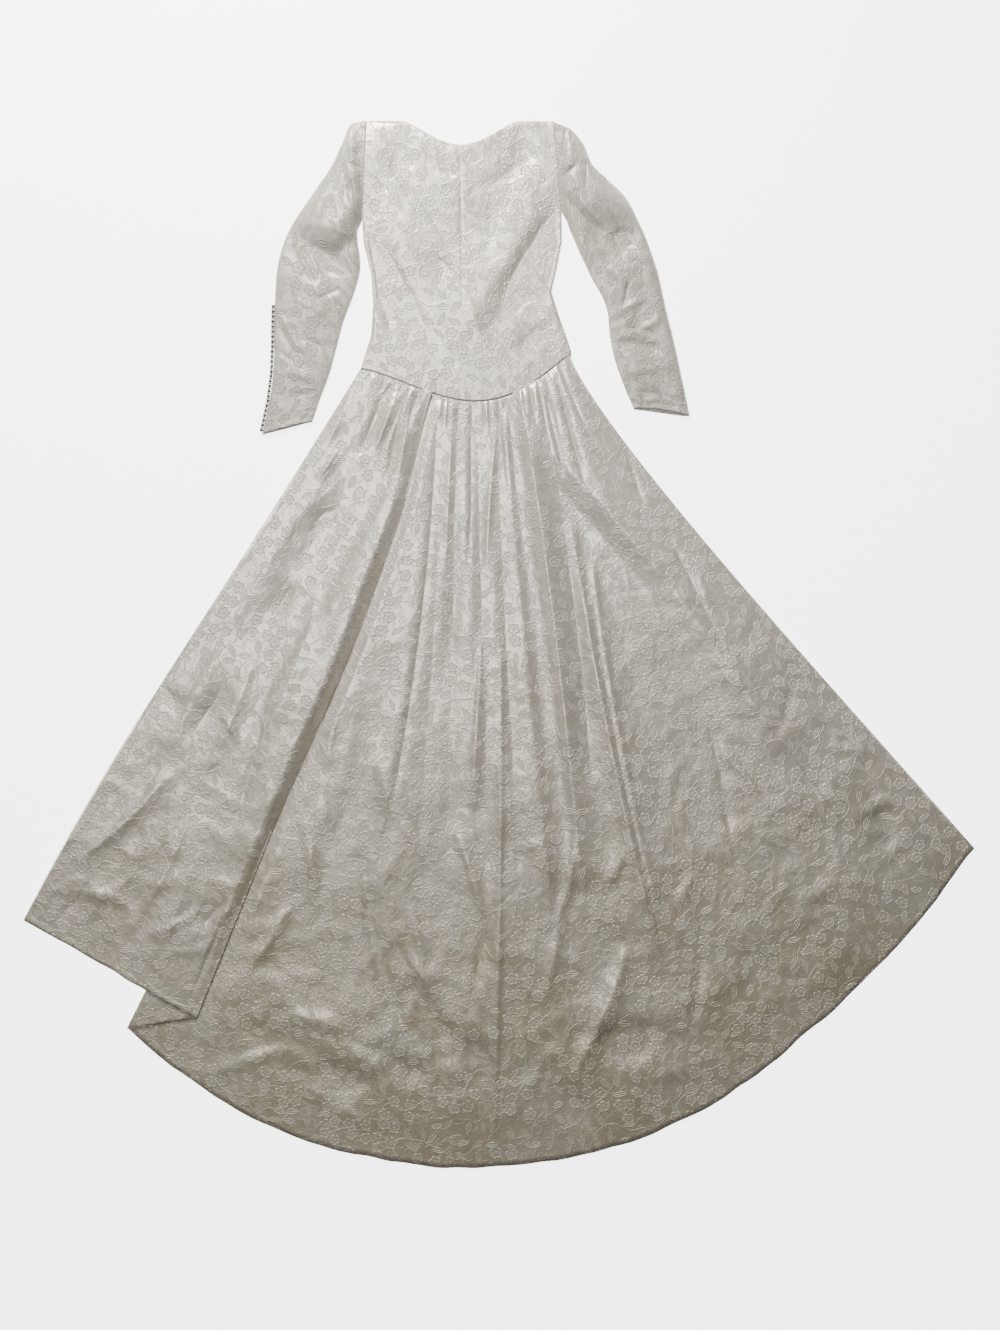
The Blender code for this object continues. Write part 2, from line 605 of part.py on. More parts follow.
def build_buttons(side, table, outwards, finish):
    """A row of small cloth-covered domes along the outer seam."""
    for number in range(BUTTONS):
        edge, outward = outer_edge(table, BUTTON_FIRST + number * BUTTON_PITCH)
        centre = edge + outward * outwards
        shape = bmesh.new()
        bmesh.ops.create_uvsphere(shape, u_segments=BUTTON_SIDES, v_segments=4, radius=1.0)
        for vertex in shape.verts:
            vertex.co = Vector((*(BUTTON_RADIUS * vertex.co.xy), BUTTON_HEIGHT / 2 * vertex.co.z))
        name = f"button_{side}_{number + 1:02d}"
        mesh = bpy.data.meshes.new(name)
        shape.to_mesh(mesh)
        shape.free()
        mesh.shade_smooth()
        button = bpy.data.objects.new(name, mesh)
        button.location = (centre.x, centre.y, LAYER_GAP + BUTTON_HEIGHT / 2)
        bpy.context.scene.collection.objects.link(button)
        mesh.materials.append(finish)


def main():
    """Clear the scene and build each piece of the dress."""
    for old in list(bpy.data.objects):
        bpy.data.objects.remove(old)
    brocade = material("brocade", BROCADE, 0.55)
    covered = material("button_satin", SATIN, 0.45)
    build_skirt_front(brocade)
    build_skirt_back(brocade)
    build_bodice(brocade, brocade)
    build_sleeve("left", LEFT_SLEEVE, False, brocade)
    build_sleeve("right", RIGHT_SLEEVE, True, brocade)
    build_buttons("left", LEFT_SLEEVE, BUTTON_BESIDE_EDGE, covered)
    build_buttons("right", RIGHT_SLEEVE, BUTTON_UNDER_EDGE, covered)


main()
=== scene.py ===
"""Looks of the laid wedding dress: brocade panels, sleeves, covered buttons, floor, light and camera.

Everything is in metres in the frame's axes: +Y towards the neck, +X to the right as seen from above, +Z up.
"""

import logging
import math
from dataclasses import dataclass
from enum import Enum
from typing import Sequence

import bmesh
import bpy
import numpy as np
from mathutils import Matrix, Vector


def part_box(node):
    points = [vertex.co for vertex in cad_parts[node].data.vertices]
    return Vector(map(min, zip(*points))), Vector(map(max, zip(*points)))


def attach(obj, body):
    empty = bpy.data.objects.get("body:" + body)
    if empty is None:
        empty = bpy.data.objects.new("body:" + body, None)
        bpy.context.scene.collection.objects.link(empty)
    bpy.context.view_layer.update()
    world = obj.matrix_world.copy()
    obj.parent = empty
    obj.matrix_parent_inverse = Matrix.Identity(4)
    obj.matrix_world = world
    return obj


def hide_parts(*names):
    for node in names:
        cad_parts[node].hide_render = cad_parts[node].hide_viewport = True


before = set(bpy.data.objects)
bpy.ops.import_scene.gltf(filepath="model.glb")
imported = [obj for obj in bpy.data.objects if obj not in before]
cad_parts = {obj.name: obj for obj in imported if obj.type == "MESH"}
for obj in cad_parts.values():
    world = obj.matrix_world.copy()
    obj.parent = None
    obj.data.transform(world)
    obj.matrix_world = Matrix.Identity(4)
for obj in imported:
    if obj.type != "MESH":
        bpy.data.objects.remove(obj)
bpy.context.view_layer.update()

logging.basicConfig(level=logging.INFO, format="%(levelname)s %(message)s")
LOG = logging.getLogger("wedding_dress")

Array = np.ndarray
Pair = tuple[float, float]
Colour = tuple[float, float, float]
ROOT = "root"
UV_NAME = "cloth"
CLOTH_WALL = 0.0012
MILLIMETRES = 1000
NOISE_CELLS = 64
NOISE_GAIN = 1.5
CREST_FALL = 2.6
CREST_POWER = 1.5
CREASE_GAIN = 1.45
CREASE_TAPER = (0.10, 0.90)
CREASE_TAPER_POWER = 0.8
FULL_TURN = 6.2832


class Slot(Enum):
    """Finish slots."""

    BROCADE = "brocade"
    BUTTON = "button_satin"


class Layer(Enum):
    """The two large sheets of the skirt's back."""

    TOP = "top"
    TRAIN = "train"


class Side(Enum):
    """Sides of the dress, as seen from above."""

    LEFT = "left"
    RIGHT = "right"


# Numbers and noise


def mix(low: Array | float, high: Array | float, share: Array | float) -> Array:
    """Return the value at share of the way from low to high."""
    return low + (high - low) * share


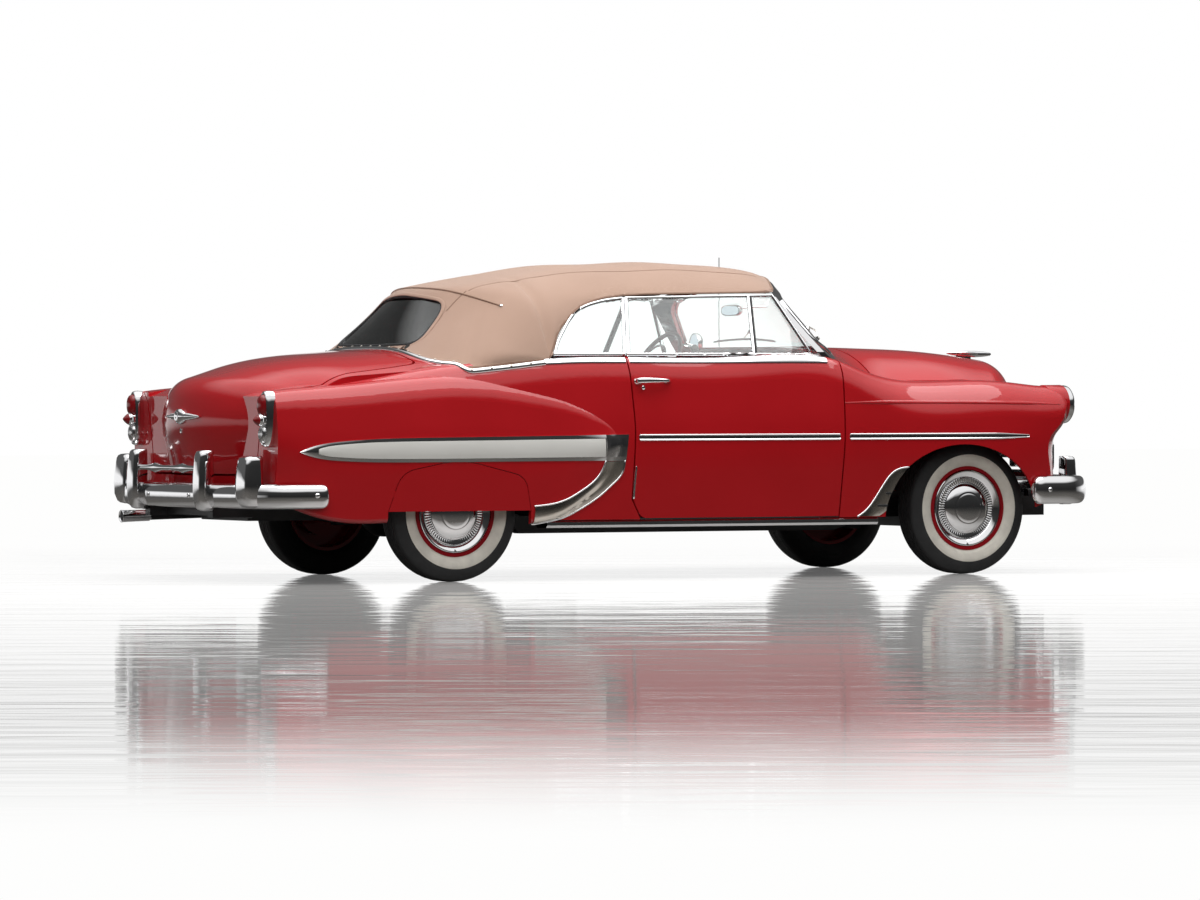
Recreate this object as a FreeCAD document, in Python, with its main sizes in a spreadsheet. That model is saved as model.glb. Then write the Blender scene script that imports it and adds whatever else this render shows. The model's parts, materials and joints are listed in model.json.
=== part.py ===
import FreeCAD, Part
import math
import os

import Sketcher

# A two-door convertible of the early 1950s, full size, in millimetres.
# +X points forward, +Y to the car's left, +Z up. The origin is on the ground, at mid-length.

Vector = FreeCAD.Vector
doc = FreeCAD.newDocument("Convertible")

# ---------------------------------------------------------------- driving dimensions
SIZES = [
    # alias, millimetres or degrees
    ("wheelbase", 2921),
    ("rear_axle_x", -1270),
    ("front_track", 1440),
    ("rear_track", 1492),
    ("kingpin_inset", 75),
    ("tyre_radius", 337),
    ("tyre_width", 170),
    ("rim_radius", 204),
    ("rim_width", 140),
    ("spindle_radius", 19),
    ("fit_gap", 0.5),
    ("front_sheet", 14),
    ("rear_sheet", 30),
    ("panel_gap", 8),
    ("hood_gap", 10),
    ("lid_gap", 10),
    ("seat_clearance", 0.3),
    ("seam_gap", 3),
    ("door_inner_y", 825),
    ("glass_thickness", 5),
    ("fabric_thickness", 12),
    ("seat_half_width", 660),
    ("rear_seat_half_width", 634),
    ("bumper_face", 2486),
    ("headlamp_radius", 98),
    ("headlamp_y", 738),
    ("headlamp_sink", 34),
    ("headlamp_z", 865),
    ("column_radius", 23),
    ("wheel_turn_radius", 215),
    ("steering_y", 360),
    ("column_tilt", 30),
    ("floor_z", 318),
    ("engine_length", 760),
    ("engine_width", 320),
    ("engine_height", 520),
    ("rail_half_spacing", 385),
    ("rail_width", 60),
]

sheet = doc.addObject("Spreadsheet::Sheet", "Sizes")
for row, (alias, value) in enumerate(SIZES, start=1):
    sheet.set("A%d" % row, alias)
    sheet.set("B%d" % row, str(value))
    sheet.setAlias("B%d" % row, alias)
doc.recompute()


def size(alias):
    return float(sheet.get(alias))


FRONT_AXLE_X = size("rear_axle_x") + size("wheelbase")
FRONT_AXLE = "(Sizes.rear_axle_x + Sizes.wheelbase)"
FRONT_SHEET = size("front_sheet")
REAR_SHEET = size("rear_sheet")
PANEL_GAP = size("panel_gap")
SEAM_GAP = size("seam_gap")
LID_GAP = size("lid_gap")
REST = size("seat_clearance")
LEFT_RIGHT = (("left", 1), ("right", -1))

parts = []


def keep(item, label):
    """Name an object as a sub-part that is written out."""
    item.Label = label
    parts.append(item)
    return item


def shaped(label, shape):
    """A sub-part whose form is worked out by Part's own functions."""
    item = doc.addObject("Part::Feature", label)
    item.Shape = shape
    item.Placement = FreeCAD.Placement()
    return keep(item, label)


def bind(item, **expressions):
    """Tie properties to the sheet; place_x stands for Placement.Base.x."""
    for name, expression in expressions.items():
        if name.startswith("place_"):
            name = "Placement.Base." + name[-1]
        item.setExpression(name, expression)
    return item


# ---------------------------------------------------------------- sketches and solids
def plane_of(body, role):
    return [plane for plane in body.Origin.OriginFeatures if plane.Role == role][0]


def outline_sketch(body, role, corners):
    """A closed outline of straight runs whose corners are expressions of the sheet."""
    sketch = body.newObject("Sketcher::SketchObject", body.Name + "_outline")
    sketch.AttachmentSupport = (plane_of(body, role), [""])
    sketch.MapMode = "FlatFace"
    places = []
    for across, up in corners:
        places.append(Vector(sheet.evalExpression(across), sheet.evalExpression(up), 0))
    count = len(places)
    for number in range(count):
        run = Part.LineSegment(places[number], places[(number + 1) % count])
        sketch.addGeometry(run, False)
    for number in range(count):
        sketch.addConstraint(Sketcher.Constraint("Coincident", number, 2, (number + 1) % count, 1))
    for number, (across, up) in enumerate(corners):
        for kind, expression in (("DistanceX", across), ("DistanceY", up)):
            value = sheet.evalExpression(expression)
            index = sketch.addConstraint(Sketcher.Constraint(kind, -1, 1, number, 1, value))
            sketch.setExpression("Constraints[%d]" % index, expression)
    return sketch


def turned(label, corners, axis="Y"):
    """A PartDesign body turned about Y (corners are y, radius) or X (corners are x, radius)."""
    body = doc.addObject("PartDesign::Body", label)
    role = "YZ_Plane" if axis == "Y" else "XZ_Plane"
    sketch = outline_sketch(body, role, corners)
    turn = body.newObject("PartDesign::Revolution", label + "_turn")
    turn.Profile = (sketch, [""])
    turn.ReferenceAxis = (sketch, ["H_Axis"])
    turn.Angle = 360
    return body


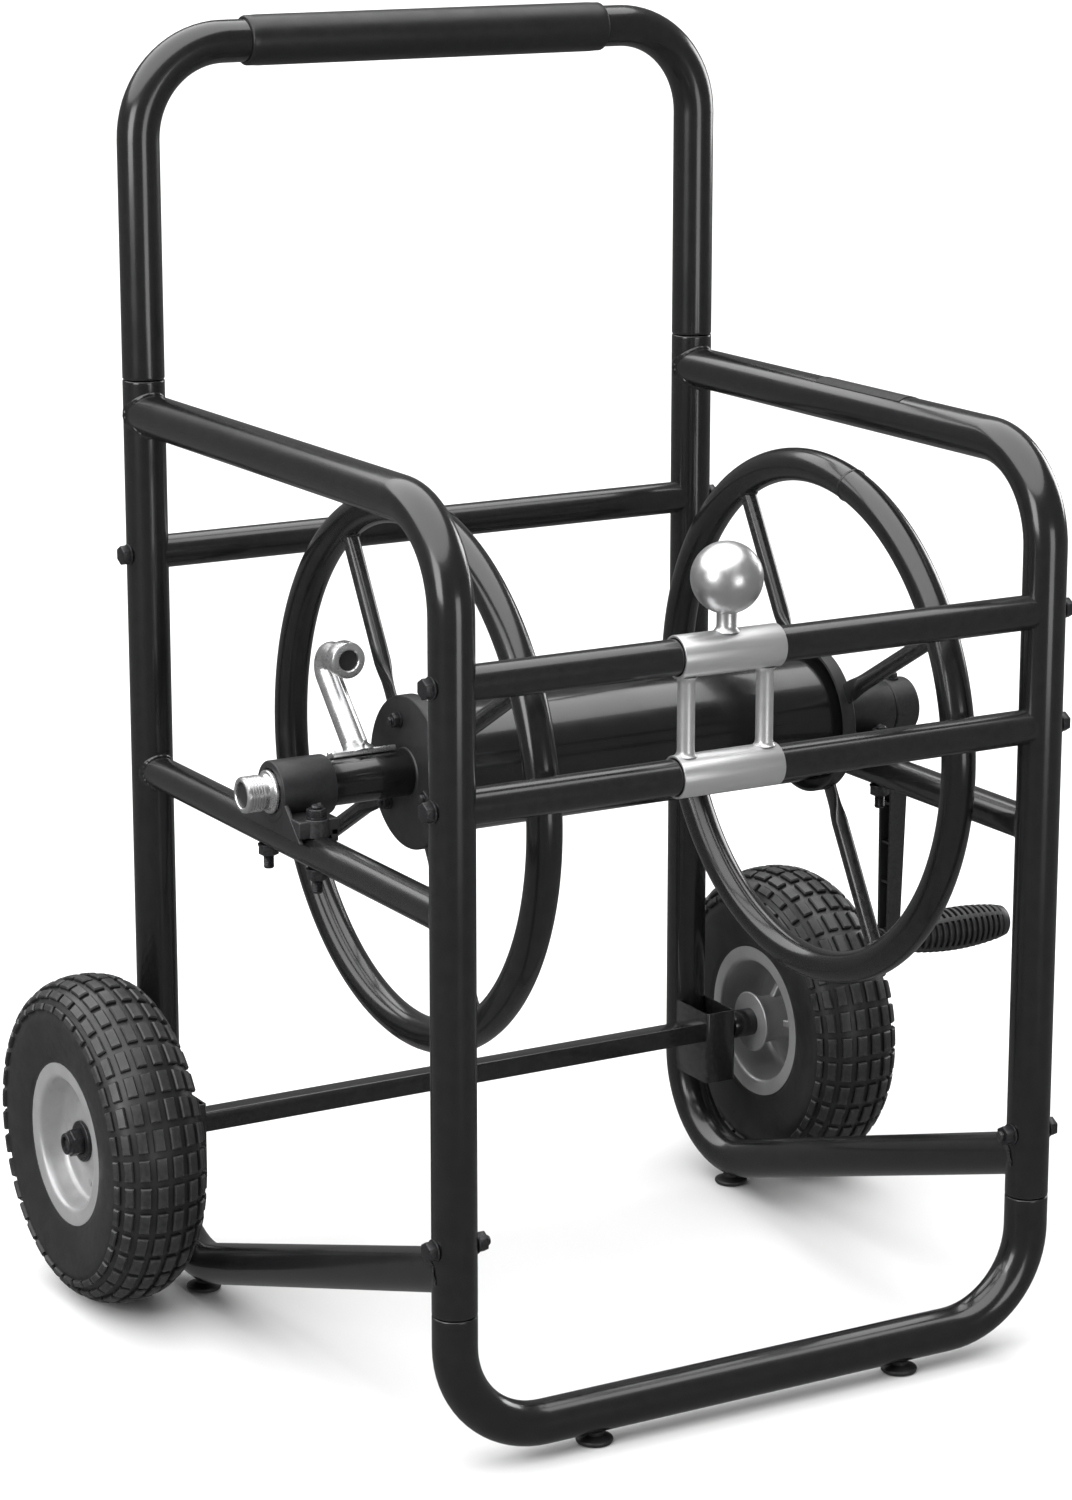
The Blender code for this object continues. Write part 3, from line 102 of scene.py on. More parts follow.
# Rings beside a tube's ends, so that its rounded rim shades cleanly
END_RING = 2.2 * MM


# ---------------------------------------------------------------- modelling by hand

def facing(direction):
    """Rotation that stands a primitive's own Z along a direction."""
    return direction.to_track_quat("Z", "Y").to_euler()


def open_new(add, **how):
    """Add a primitive at its size and place, with nothing else picked, and open it for editing."""
    bpy.ops.object.select_all(action="DESELECT")
    add(**how)
    bpy.ops.object.transform_apply(location=True, rotation=True, scale=True)
    bpy.ops.object.mode_set(mode="EDIT")
    bpy.ops.mesh.select_mode(type="VERT")
    return bpy.context.object


def work_on(piece):
    """Make a piece the only one picked."""
    bpy.ops.object.select_all(action="DESELECT")
    piece.select_set(True)
    bpy.context.view_layer.objects.active = piece


def pick(piece, kind, wanted):
    """Pick the faces, edges or corners whose middle passes a test."""
    bpy.ops.mesh.select_mode(type=kind)
    bpy.ops.mesh.select_all(action="DESELECT")
    mesh = bmesh.from_edit_mesh(piece.data)
    if kind == "FACE":
        for face in mesh.faces:
            face.select_set(wanted(face.calc_center_median(), face.normal))
    elif kind == "EDGE":
        for edge in mesh.edges:
            edge.select_set(wanted((edge.verts[0].co + edge.verts[1].co) / 2, None))
    else:
        for corner in mesh.verts:
            corner.select_set(wanted(corner.co, corner.normal))
    mesh.select_flush_mode()
    bmesh.update_edit_mesh(piece.data)


def push(step):
    bpy.ops.mesh.extrude_region_move(TRANSFORM_OT_translate={"value": step})


def swing(angle, centre, axis, steps):
    """Spin what is picked round an axis, by the right-hand rule."""
    bpy.ops.mesh.spin(steps=steps, angle=-angle, center=centre, axis=axis)


def close_up(piece):
    """Merge seams, fill open ends, point every face outwards and leave the mesh."""
    bpy.ops.mesh.select_mode(type="VERT")
    bpy.ops.mesh.select_all(action="SELECT")
    bpy.ops.mesh.remove_doubles(threshold=0.01 * MM)
    bpy.ops.mesh.fill_holes(sides=0)
    bpy.ops.mesh.normals_make_consistent(inside=False)
    bpy.ops.object.mode_set(mode="OBJECT")
    return piece


def soften(piece, width, segments=3, angle=32):
    """Round a piece's sharp edges over."""
    work_on(piece)
    bevel = piece.modifiers.new("rounding", "BEVEL")
    bevel.width = width
    bevel.segments = segments
    bevel.limit_method = "ANGLE"
    bevel.angle_limit = math.radians(angle)
    bpy.ops.object.modifier_apply(modifier=bevel.name)
    bpy.ops.object.mode_set(mode="EDIT")
    bpy.ops.mesh.select_all(action="SELECT")
    bpy.ops.mesh.remove_doubles(threshold=0.02 * MM)
    bpy.ops.mesh.dissolve_degenerate(threshold=0.02 * MM)
    bpy.ops.object.mode_set(mode="OBJECT")
    return piece


def hoop(radius, sides, centre, heading):
    """A ring of edges that faces along a heading, open for editing."""
    return open_new(bpy.ops.mesh.primitive_circle_add, vertices=sides, radius=radius, fill_type="NOTHING",
                    location=centre, rotation=facing(heading))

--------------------

• GIVEN EXERCISE
Both the line with "build_skirt_back(brocade)" and the line with "for node in" belong in the extract, along with every line between them; set down those lines exactly and only.

• EXERCISE RESULT
    build_skirt_back(brocade)
    build_bodice(brocade, brocade)
    build_sleeve("left", LEFT_SLEEVE, False, brocade)
    build_sleeve("right", RIGHT_SLEEVE, True, brocade)
    build_buttons("left", LEFT_SLEEVE, BUTTON_BESIDE_EDGE, covered)
    build_buttons("right", RIGHT_SLEEVE, BUTTON_UNDER_EDGE, covered)


main()
=== scene.py ===
"""Looks of the laid wedding dress: brocade panels, sleeves, covered buttons, floor, light and camera.

Everything is in metres in the frame's axes: +Y towards the neck, +X to the right as seen from above, +Z up.
"""

import logging
import math
from dataclasses import dataclass
from enum import Enum
from typing import Sequence

import bmesh
import bpy
import numpy as np
from mathutils import Matrix, Vector


def part_box(node):
    points = [vertex.co for vertex in cad_parts[node].data.vertices]
    return Vector(map(min, zip(*points))), Vector(map(max, zip(*points)))


def attach(obj, body):
    empty = bpy.data.objects.get("body:" + body)
    if empty is None:
        empty = bpy.data.objects.new("body:" + body, None)
        bpy.context.scene.collection.objects.link(empty)
    bpy.context.view_layer.update()
    world = obj.matrix_world.copy()
    obj.parent = empty
    obj.matrix_parent_inverse = Matrix.Identity(4)
    obj.matrix_world = world
    return obj


def hide_parts(*names):
    for node in names:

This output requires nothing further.